[Material provided]
_ _ _
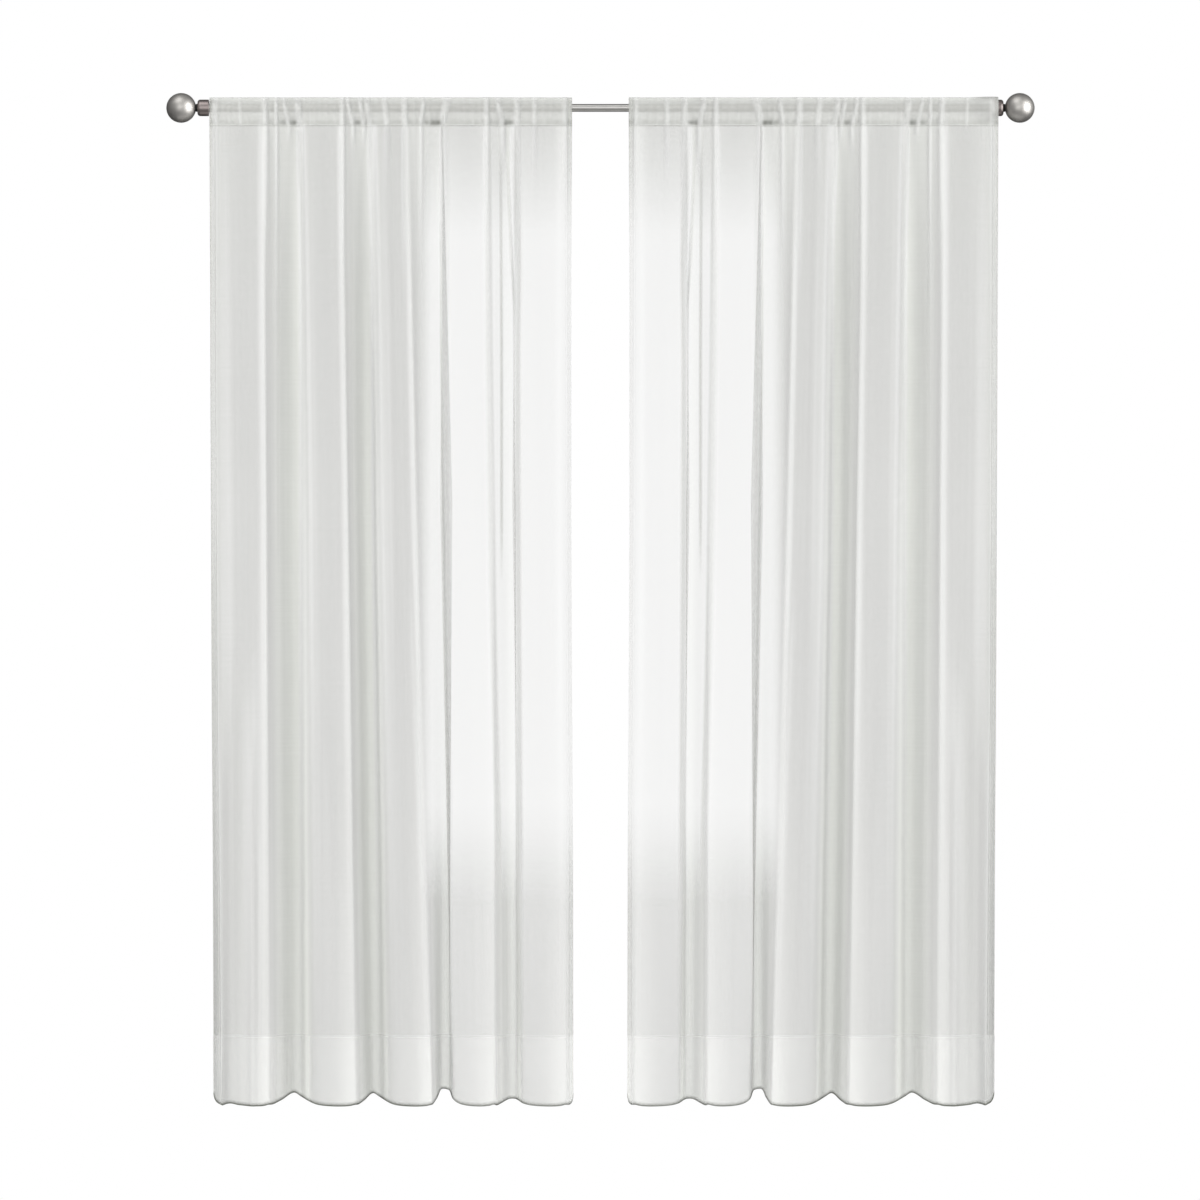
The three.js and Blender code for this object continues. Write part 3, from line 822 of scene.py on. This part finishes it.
def voile():
    """Sheer plain-weave polyester: fine open threads that let light through, whiter where doubled, with
    light and shade painted on along its folds, gathers, seam and hem.
    """
    finish = Finish(bpy.data.materials.new("sheer_voile"))

    def mark(name):
        return finish.node("ShaderNodeAttribute", {"attribute_name": name}, output="Fac")

    place = finish.node("ShaderNodeUVMap", {"uv_map": "cloth"})
    across = finish.node("ShaderNodeSeparateXYZ", inputs={"Vector": place}, output="X")
    up = across.beside("Y")
    warp = (across * (2 * math.pi / WEAVE_PITCH)).sine()
    weft = (up * (2 * math.pi / WEAVE_PITCH)).sine()

    def grain(scale, detail):
        spread = finish.node("ShaderNodeMapping", inputs={"Vector": place, "Scale": scale})
        return finish.noise(spread, detail, flat=True)

    streaks = grain((85.0, 0.6, 1.0), 1.5)
    slubs = grain((7.0, 420.0, 1.0), 1.0)
    clouds = grain((9.0, 3.0, 1.0), 0.0)
    gather, painted_backlight, outer, inner = mark("gather"), mark("painted_backlight"), mark("outer"), mark("inner")
    doubled, ruffle, seam, fold, full = (
        mark(name) for name in ("doubled", "ruffle", "seam", "fold", "full"))

    cover = 0.67 + 0.10 * gather + 0.03 * warp + 0.03 * weft
    cover = cover + 0.035 * (streaks - 0.5) + 0.03 * (slubs - 0.5)
    # the painted backlight thins the inner third; gathers, the seam and the hem's bottom fold are denser
    cover = cover * (1 - 0.68 * painted_backlight) + 0.16 * ruffle + 0.25 * seam + 0.3 * fold
    see_through = (1 - cover).held()
    skin = 1 - see_through ** mark("thinness")

    # Painted fill light: cloth lying deep in the folds is painted lighter and greener.
    tone = finish.blend(inner, (0.424, 0.425, 0.407, 1), (0.585, 0.605, 0.54, 1))
    # Painted highlight: flanks turned towards the outer key light and raised gathers are painted whiter.
    tone = finish.blend((outer + ruffle).held(), tone, (0.61, 0.612, 0.598, 1))
    tone = finish.blend((0.1 * clouds + 0.1 * (streaks - 0.45)).held(), tone, (0.72, 0.722, 0.705, 1))
    tone = finish.blend(doubled, tone, (0.92, 0.928, 0.905, 1))
    # Painted light and shade: the colour is scaled up on ridges and valley sides and down across the faces.
    tone = finish.node("ShaderNodeVectorMath", {"operation": "SCALE"}, {
        "Vector": tone, "Scale": 1 + 0.3 * full})
    # Painted shade above the pocket seam, in the hollows between the gathers and in the valleys, besides
    # the seam's extra layers.
    tone = finish.blend(seam, tone, (0.16, 0.165, 0.145, 1))
    # Painted shade: a dark line along the hem's bottom fold.
    tone = finish.blend(fold, tone, (0.12, 0.13, 0.10, 1))
    yarn = finish.node("ShaderNodeBsdfPrincipled", inputs={
        "Base Color": tone,
        "Roughness": 0.72 + 0.2 * slubs,
        "Specular IOR Level": 0.3,
    })
    glow = finish.node("ShaderNodeBsdfTranslucent", inputs={"Color": (0.66, 0.665, 0.655, 1)})
    cloth = finish.node("ShaderNodeMixShader", inputs={"Fac": 0.3, "Shader": yarn, "Shader_001": glow})
    clear = finish.node("ShaderNodeBsdfTransparent")
    sheer = finish.node("ShaderNodeMixShader", inputs={"Fac": skin, "Shader": clear, "Shader_001": cloth})
    finish.node("ShaderNodeOutputMaterial", inputs={"Surface": sheer})
    return finish.owner


def lock_stitches(thread):
    """A node tree that lays short thread stitches along the edges of a mesh."""
    tree = bpy.data.node_groups.new("lock_stitches", "GeometryNodeTree")
    face = tree.interface
    face.new_socket("Seams", in_out="INPUT", socket_type="NodeSocketGeometry")
    for key, value in STITCH_INPUTS.items():
        kind = "NodeSocketInt" if isinstance(value, int) else "NodeSocketFloat"
        face.new_socket(key, in_out="INPUT", socket_type=kind)
    face.new_socket("Stitches", in_out="OUTPUT", socket_type="NodeSocketGeometry")
    sewing = Finish(tree)
    given = sewing.node("NodeGroupInput", output="Seams")
    line = sewing.node("GeometryNodeMeshToCurve", inputs={"Mesh": given})
    line = sewing.node("GeometryNodeResampleCurve", {"mode": "LENGTH"}, {
        "Curve": line, "Length": given.beside("Pitch")})
    round_thread = sewing.node("GeometryNodeMeshUVSphere", inputs={
        "Segments": 6, "Rings": 4, "Radius": 1.0})
    radius = given.beside("Thread radius")
    size = sewing.node("ShaderNodeCombineXYZ", inputs={
        "X": radius, "Y": radius, "Z": given.beside("Length") * 0.5})
    stitch = sewing.node("GeometryNodeTransform", inputs={"Geometry": round_thread, "Scale": size})
    along = sewing.node("GeometryNodeInputTangent")
    turn = sewing.node("FunctionNodeAlignRotationToVector", {"axis": "Z"}, {"Vector": along})
    uneven_size = sewing.node("FunctionNodeRandomValue", {"data_type": "FLOAT_VECTOR"}, {
        "Min": (0.9, 0.9, 0.86), "Max": (1.1, 1.1, 1.0), "Seed": given.beside("Seed")})
    sewn = sewing.node("GeometryNodeInstanceOnPoints", inputs={
        "Points": line, "Instance": stitch, "Rotation": turn, "Scale": uneven_size})
    sewn = sewing.node("GeometryNodeRealizeInstances", inputs={"Geometry": sewn})
    sewn = sewing.node("GeometryNodeSetMaterial", inputs={"Geometry": sewn, "Material": thread})
    sewing.node("NodeGroupOutput", inputs={"Stitches": sewn})
    return tree


def sewn_along(name, seams, tree):
    """The stitches along a panel's seams, as one plain mesh."""
    guide = bmesh.new()
    for seam in seams:
        knots = [guide.verts.new(point) for point in seam]
        for first, second in zip(knots, knots[1:]):
            guide.edges.new((first, second))
    data = bpy.data.meshes.new(name)
    guide.to_mesh(data)
    guide.free()
    piece = bpy.data.objects.new(name, data)
    bpy.context.scene.collection.objects.link(piece)
    sewing = piece.modifiers.new("sewing", "NODES")
    sewing.node_group = tree
    for socket in tree.interface.items_tree:
        if socket.name in STITCH_INPUTS:
            sewing[socket.identifier] = STITCH_INPUTS[socket.name]
    evaluated = piece.evaluated_get(bpy.context.evaluated_depsgraph_get())
    plain = bpy.data.meshes.new_from_object(evaluated)
    piece.modifiers.clear()
    piece.data = plain
    piece.data.shade_smooth()
    bpy.data.meshes.remove(data)
    return piece


thread_finish = Finish(bpy.data.materials.new("white_thread"))
thread_grain = thread_finish.noise(thread_finish.object_point((900.0, 900.0, 900.0)))
thread_finish.node("ShaderNodeOutputMaterial", inputs={"Surface": thread_finish.node(
    "ShaderNodeBsdfPrincipled", inputs={
        "Base Color": thread_finish.blend(thread_grain, (0.52, 0.525, 0.505, 1), (0.66, 0.662, 0.64, 1)),
        "Roughness": 0.5 + 0.2 * thread_grain})})
stitch_tree = lock_stitches(thread_finish.owner)
sheer_voile = voile()
curtains = {}
for side, panel in PANELS.items():
    curtain, seams = voile_panel(f"voile_panel_{side}", panel, 11)
    curtain.data.materials.append(sheer_voile)
    stitches = sewn_along(f"stitches_{side}", seams, stitch_tree)
    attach(stitches, "root")
    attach(curtain, "root")
    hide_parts(f"curtain_{side}")
    curtains[side] = [curtain, stitches]

# The view and light: straight on from far away, each panel lit softly from its own outer side,
# over a plain pale floor.
CAMERA_DISTANCE = 20.0
FRAME_WIDTH = 2.5404
FRAME_CENTRE = (-0.001, -1.0418)
SENSOR = 36.0
FLOOR_Z = -2.36

camera = bpy.data.objects.new("camera", bpy.data.cameras.new("camera"))
bpy.context.scene.collection.objects.link(camera)
camera.data.sensor_width = SENSOR
camera.data.lens = SENSOR * CAMERA_DISTANCE / FRAME_WIDTH
camera.data.clip_end = 100.0
camera.location = (FRAME_CENTRE[0], -CAMERA_DISTANCE, FRAME_CENTRE[1])
camera.rotation_euler = (math.pi / 2, 0, 0)
bpy.context.scene.camera = camera

floor_mesh = bpy.data.meshes.new("floor")
floor_mesh.from_pydata([
    (-1.7, -1.3, FLOOR_Z),
    (1.7, -1.3, FLOOR_Z),
    (1.7, 0.45, FLOOR_Z),
    (-1.7, 0.45, FLOOR_Z),
], [], [(0, 1, 2, 3)])
floor = bpy.data.objects.new("floor", floor_mesh)
bpy.context.scene.collection.objects.link(floor)
floor_finish = Finish(bpy.data.materials.new("pale_floor"))
floor_grain = floor_finish.noise(floor_finish.object_point((4.0,) * 3))
floor_finish.node("ShaderNodeOutputMaterial", inputs={"Surface": floor_finish.node(
    "ShaderNodeBsdfPrincipled", inputs={
        "Base Color": floor_finish.blend(floor_grain, (0.80, 0.80, 0.79, 1), (0.84, 0.84, 0.83, 1)),
        "Roughness": 0.7})})
floor.data.materials.append(floor_finish.owner)
floor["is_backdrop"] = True

room = Finish(bpy.data.worlds.new("studio"))
bpy.context.scene.world = room.owner
towards = room.node("ShaderNodeTexCoord", output="Generated")
depth = room.node("ShaderNodeSeparateXYZ", inputs={"Vector": towards}, output="Y")
front = (0.5 - 0.5 * depth).held()
above = (0.5 + 0.5 * depth.beside("Z")).held()
soft = room.node("ShaderNodeBackground", inputs={
    "Color": (1, 1, 1, 1), "Strength": 0.04 + 0.35 * front * (0.4 + 1.2 * above)})
white = room.node("ShaderNodeBackground", inputs={"Color": (1, 1, 1, 1), "Strength": 1.0})
seen = room.node("ShaderNodeLightPath", output="Is Camera Ray")
room.node("ShaderNodeOutputWorld", inputs={"Surface": room.node(
    "ShaderNodeMixShader", inputs={"Fac": seen, "Shader": soft, "Shader_001": white})})


def soft_box(name, place, target, size, power, lit, seen_in_metal=False):
    """A rectangular soft light at place, aimed at target, that lights only the objects in lit."""
    light = bpy.data.objects.new(name, bpy.data.lights.new(name, "AREA"))
    bpy.context.scene.collection.objects.link(light)
    light.data.shape = "RECTANGLE"
    light.data.size, light.data.size_y = size
    light.data.energy = power
    light.location = place
    light.rotation_euler = (Vector(target) - Vector(place)).to_track_quat("-Z", "Y").to_euler()
    light.visible_glossy = seen_in_metal
    receivers = bpy.data.collections.new(f"{name}_lit")
    for obj in lit:
        receivers.objects.link(obj)
    light.light_linking.receiver_collection = receivers


metal_pieces = [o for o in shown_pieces() if o.name.startswith(("rod_", "end_cap", "stud", "ball"))]
for side, sign in END_SIDES.items():
    middle = (0.44 * sign, 0, -1.0)
    soft_box(f"key_{side}", (6.6 * sign, -5.4, -0.8), middle, (2.2, 3.0), 540.0, curtains[side])
    soft_box(f"fill_{side}", (-7.4 * sign, -3.0, -1.0), middle, (2.2, 3.0), 235.0, curtains[side])
both = curtains["left"] + curtains["right"]
soft_box("front_light", (0, -17.0, 6.5), (0, 0, -1.1), (6.0, 5.0), 2250.0, both)
soft_box("back_light", (0, 15.0, 4.0), (0, 0, -1.1), (6.0, 5.0), 1300.0, both)
soft_box("floor_light", (0, -1.0, 4.0), (0, -0.4, FLOOR_Z), (4.0, 4.0), 260.0, [floor])
for name, place, size, power in (
    ("metal_key", (9.8, -5.4, 0.9), (8.0, 11.0), 1500.0),
    ("metal_top", (-3.5, -4.5, 9.0), (7.0, 7.0), 300.0),
    ("metal_front", (-3.0, -15.0, 1.0), (9.0, 9.0), 420.0),
):
    soft_box(name, place, (0, 0, 0), size, power, metal_pieces, seen_in_metal=True)
bpy.context.scene.view_settings.view_transform = "Standard"
bpy.context.scene.cycles.transparent_max_bounces = 32
bpy.context.scene.cycles.max_bounces = 3
bpy.context.scene.cycles.diffuse_bounces = 2
bpy.context.scene.cycles.glossy_bounces = 2
bpy.context.scene.cycles.transmission_bounces = 2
_ _ _
[Stated task]
Please give an exact restatement of only the lines from the beginning of the material above to the line with "return finish.noise(spread, detail, flat=True)", inclusive.

[Result]
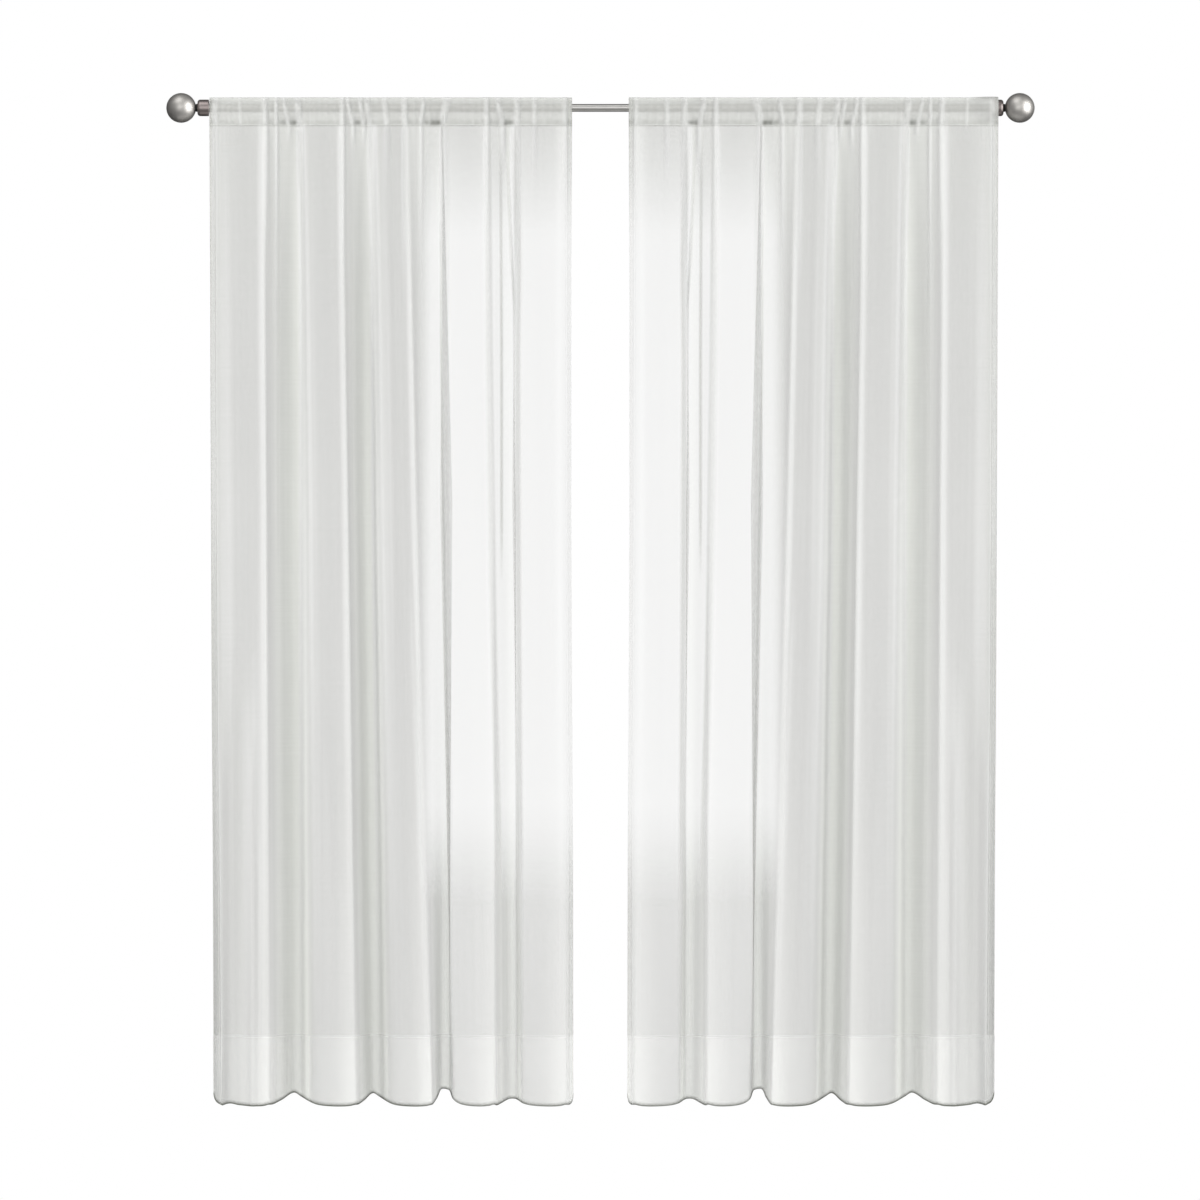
The three.js and Blender code for this object continues. Write part 3, from line 822 of scene.py on. This part finishes it.
def voile():
    """Sheer plain-weave polyester: fine open threads that let light through, whiter where doubled, with
    light and shade painted on along its folds, gathers, seam and hem.
    """
    finish = Finish(bpy.data.materials.new("sheer_voile"))

    def mark(name):
        return finish.node("ShaderNodeAttribute", {"attribute_name": name}, output="Fac")

    place = finish.node("ShaderNodeUVMap", {"uv_map": "cloth"})
    across = finish.node("ShaderNodeSeparateXYZ", inputs={"Vector": place}, output="X")
    up = across.beside("Y")
    warp = (across * (2 * math.pi / WEAVE_PITCH)).sine()
    weft = (up * (2 * math.pi / WEAVE_PITCH)).sine()

    def grain(scale, detail):
        spread = finish.node("ShaderNodeMapping", inputs={"Vector": place, "Scale": scale})
        return finish.noise(spread, detail, flat=True)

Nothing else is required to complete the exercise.